What to do: Reproduce the material that follows, please, but only from its first line to the line containing "bpy.context.scene.world = world", inclusive.
=== Given data ===
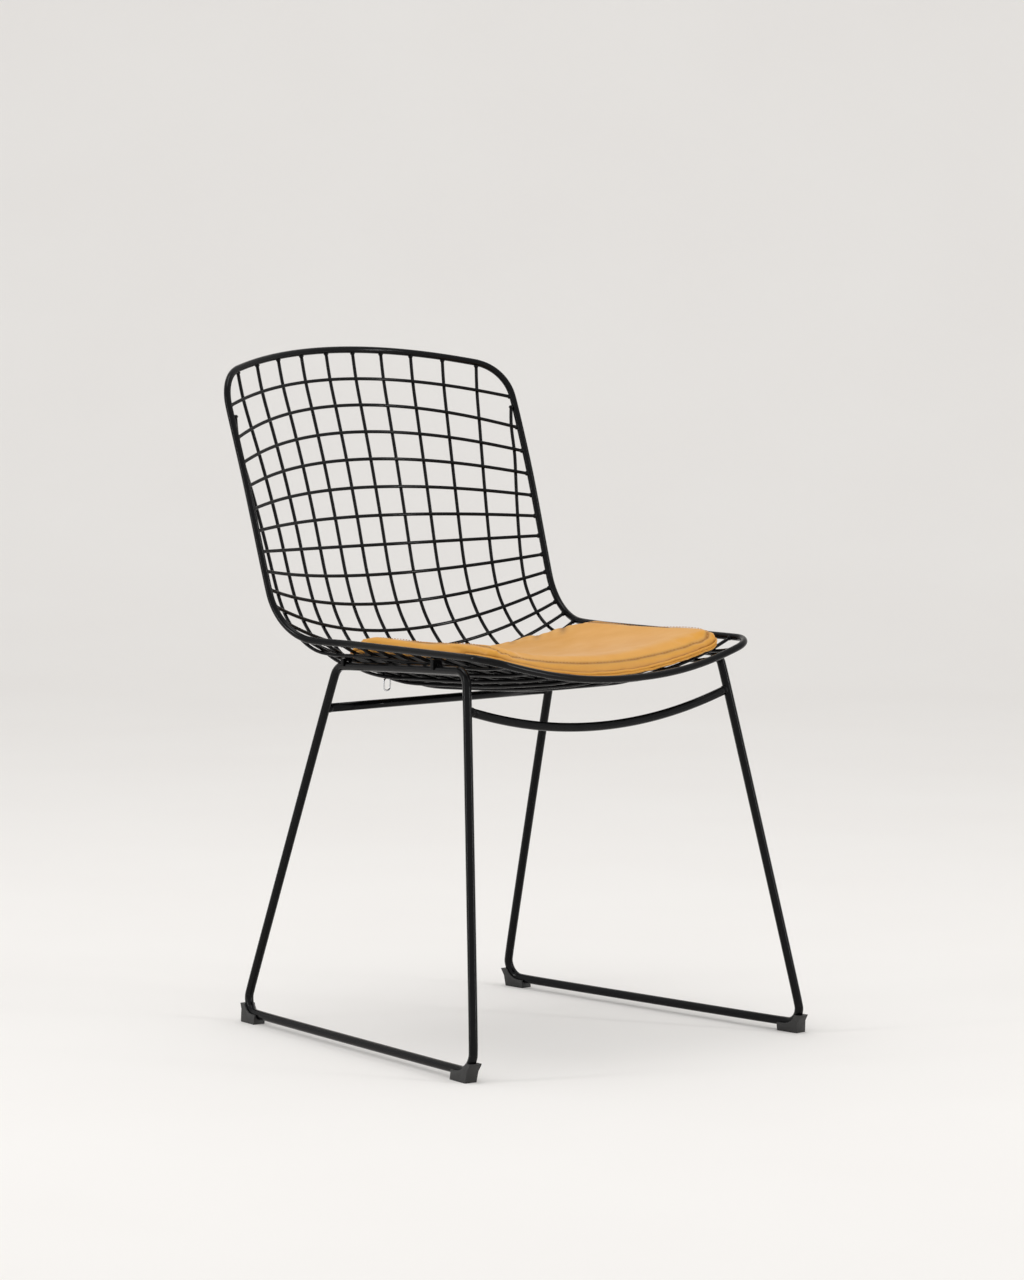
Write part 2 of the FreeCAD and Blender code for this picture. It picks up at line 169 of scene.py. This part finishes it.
world = bpy.data.worlds.new("studio_dome")
world.use_nodes = True
dome = world.node_tree.nodes["Background"]
dome.inputs["Color"].default_value = linear("#FFFFFF")
dome.inputs["Strength"].default_value = 0.82
bpy.context.scene.world = world

# %% [markdown]
# The rods are steel with a gloss black powder coat. The coat is baked on as a powder that
# melts, so it shows a faint orange peel. It is nearly black, and its shine carries all of its
# shape. The peel is about 1.5 mm across, and where hands and clothes rub, the gloss is duller.

# %% Powder-coated steel
black_coat, place = new_material("gloss black powder coat")
rubbed = add_node(black_coat, "ShaderNodeTexNoise", {}, {
    "Vector": place, "Scale": 1 / (35 * MM), "Detail": 3.0})
gloss = add_node(black_coat, "ShaderNodeMapRange", {}, {
    "Value": rubbed.outputs["Fac"], "From Min": 0.3, "From Max": 0.7, "To Min": 0.11, "To Max": 0.19})
tone = add_node(black_coat, "ShaderNodeMix", {"data_type": "RGBA"}, {
    0: rubbed.outputs["Fac"], 6: linear("#060607"), 7: linear("#0C0C0D")})
peel = add_node(black_coat, "ShaderNodeTexNoise", {}, {"Vector": place, "Scale": 1 / (1.5 * MM)})
peel_bump = add_node(black_coat, "ShaderNodeBump", {}, {
    "Strength": 0.12, "Distance": 0.05 * MM, "Height": peel.outputs["Fac"]})
coat_shader = add_node(black_coat, "ShaderNodeBsdfPrincipled", {}, {
    "Base Color": tone.outputs[2], "Roughness": gloss.outputs["Result"],
    "Specular IOR Level": 0.14, "Normal": peel_bump.outputs["Normal"]})
finish_material(black_coat, coat_shader)

# %% [markdown]
# Every rod in the CAD model is a tube of flat faces. Here each one is copied, its loose
# triangles are merged and paired into four-sided faces, and a subdivision surface rounds it.
# A curve with a round bevel would do as well, but the copy keeps the model's exact route.
# That surface shrinks a little, so the copy is first swollen until its radius is the real one.
# The edges round each end are creased, which keeps the ends flat and as long as they were.

# %% Rounding a rod
def put(name, mesh, material, replaced=()):
    """Place a finished mesh as a piece of the chair, in place of its CAD nodes."""
    mesh.materials.clear()
    mesh.materials.append(material)
    mesh.polygons.foreach_set("use_smooth", [True] * len(mesh.polygons))
    piece = bpy.data.objects.new(name, mesh)
    bpy.context.scene.collection.objects.link(piece)
    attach(piece, "root")
    if replaced:
        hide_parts(*replaced)
    return piece


def merged_copy(node):
    """A copy of a CAD node's mesh, with its loose triangles merged."""
    bm = bmesh.new()
    bm.from_mesh(nodes[node].data)
    bmesh.ops.remove_doubles(bm, verts=bm.verts, dist=0.01 * MM)
    return bm


def rod_ends(bm):
    """The edges round each flat end of a rod, as a list of loops."""
    side_angle = math.radians(47.5)
    rims = {edge for edge in bm.edges if edge.calc_face_angle(0) > side_angle}
    loops = []
    while rims:
        loop, waiting = [], [rims.pop()]
        while waiting:
            edge = waiting.pop()
            loop.append(edge)
            touching = {other for vert in edge.verts for other in vert.link_edges} & rims
            rims -= touching
            waiting.extend(touching)
        loops.append(loop)
    return loops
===
Completed exercise:
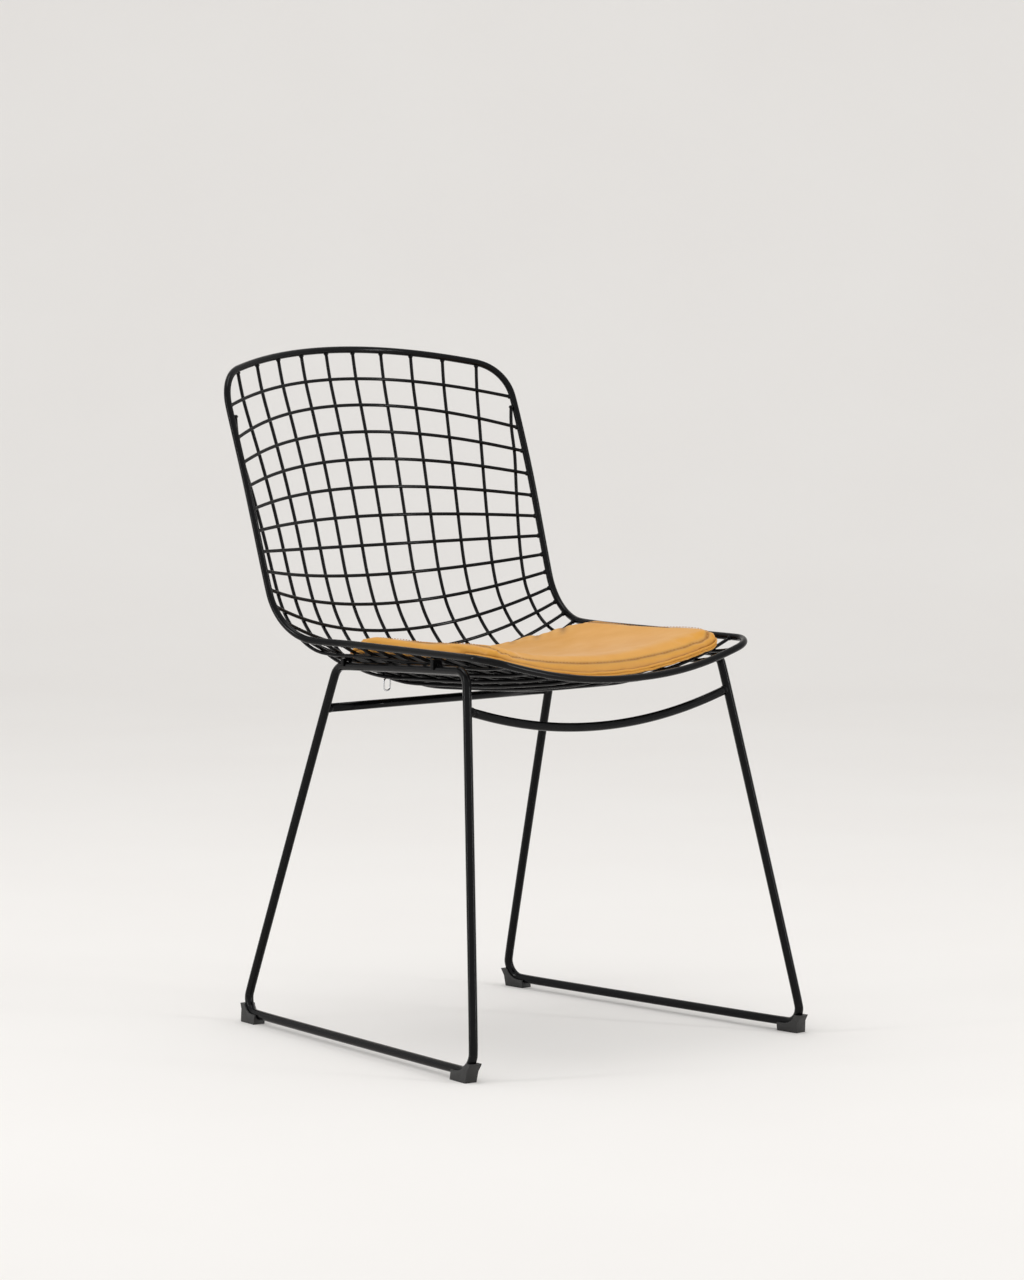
Write part 2 of the FreeCAD and Blender code for this picture. It picks up at line 169 of scene.py. This part finishes it.
world = bpy.data.worlds.new("studio_dome")
world.use_nodes = True
dome = world.node_tree.nodes["Background"]
dome.inputs["Color"].default_value = linear("#FFFFFF")
dome.inputs["Strength"].default_value = 0.82
bpy.context.scene.world = world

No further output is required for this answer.